I think the easiest way is to create a row in the data that has the missing value. You could look at the following paper for suggestions as to how to do this on a larger scale:
http://www.nesug.org/Proceedings/nesug11/pf/pf02.pdf
PROC FREQ has the SPARSE option, which gives you all possible combinations of all variables in the table (including missing ones), but it doesn't look like that gives you exactly what you need.
Looks like our good friends at Westat have worked with this issue.
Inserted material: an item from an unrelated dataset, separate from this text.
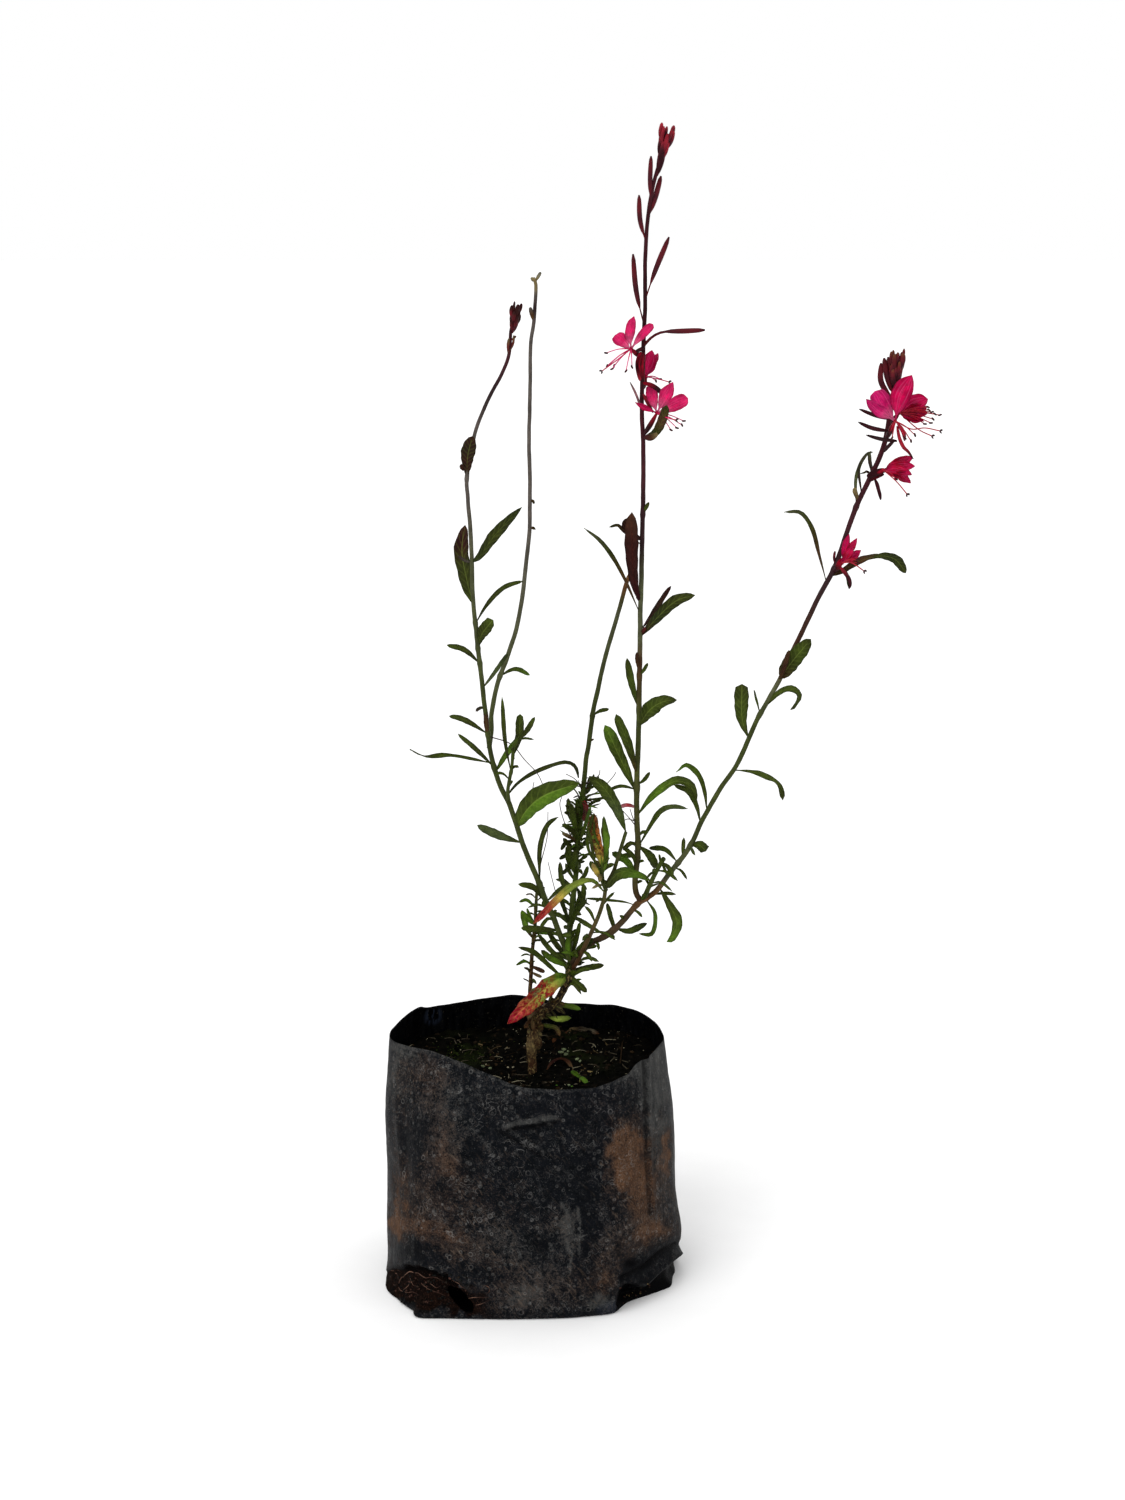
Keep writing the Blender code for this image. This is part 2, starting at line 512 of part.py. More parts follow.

A description of there solution is shown here.
The code is shown below for convenience, but please cite the original when referenced
PROC FORMAT;
value ethnicf
1 = 'Hispanic or Latino'
2 = 'Not Hispanic or Latino'
3 = 'Unknown (Individuals Not Reporting Ethnicity)';
value racef
1 = 'American Indian or Alaska Native'
2 = 'Asian'
3 = 'Native Hawaiian or Other Pacific Islander'
4 = 'Black or African American'
5 = 'White'
6 = 'More Than One Race'
7 = 'Unknown or Not Reported';
value gndrf
1 = 'Male'
2 = 'Female'
3 = 'Unknown or Not Reported';
RUN;
DATA shelldata;
format ethlbl ethnicf. racelbl racef. gender gndrf.;
do ethcat = 1 to 2;
do ethlbl = 1 to 3;
do racelbl = 1 to 7;
do gender = 1 to 3;
output;
end;
end;
end;
end;
RUN;
DATA test;
input pt $ 1-3 ethlbl gender racelbl ;
cards;
x1 2 1 5
x2 2 1 5
x3 2 1 5
x4 2 1 5
x5 2 1 5
x6 2 2 2
x7 2 2 2
x8 2 2 5
x9 2 2 4
x10 2 2 4
RUN;
DATA enroll;
set test;
if ethlbl = 1 then ethcat = 1;
else ethcat = 2;
format ethlbl ethnicf. racelbl racef. gender gndrf.;
label ethlbl = 'Ethnic Category'
racelbl = 'Racial Categories'
gender = 'Sex/Gender';
RUN;
%MACRO TAB_WHERE;
/* PROC SQL step creates a macro variable whose */
/* value will be the number of observations */
/* meeting WHERE clause criteria. */
PROC SQL noprint;
select count(*)
into :numobs
from enroll
where ethcat=1;
QUIT;
/* PROC FORMAT step to display all numeric values as zero. */
PROC FORMAT;
value allzero low-high=' 0';
RUN;
/* Conditionally execute steps when no observations met criteria. */
%if &numobs=0 %then
%do;
%let fmt = allzero.; /* Print all cell values as zeroes */
%let str = ; /*No Cases in Subset - WHERE cannot be used */
%end;
%else
%do;
%let fmt = 8.0;
%let str = where ethcat = 1;
%end;
PROC TABULATE data=enroll classdata=shelldata missing format=&fmt;
&str;
format racelbl racef. gender gndrf.;
class racelbl gender;
classlev racelbl gender;
keyword n pctn all;
tables (racelbl all='Racial Categories: Total of Hispanic or Latinos'),
gender='Sex/Gender'*N=' ' all='Total'*n='' / printmiss misstext='0'
box=[LABEL=' '];
title1 font=arial color=darkblue h=1.5 'Inclusion Enrollment Report';
title2 ' ';
title3 font=arial color=darkblue h=1' PART B. HISPANIC ENROLLMENT REPORT:
Number of Hispanic or Latinos Enrolled to Date (Cumulative)';
RUN;
%MEND TAB_WHERE;
%TAB_WHERE
I found this paper to be very informative:
Oh No, a Zero Row: 5 Ways to Summarize Absolutely Nothing
The preloadfmt option in proc means (Method 5) is my favorite. Once you create the necessary formats it's not necessary to add dummy data. It's odd that they haven't yet added this option to proc freq.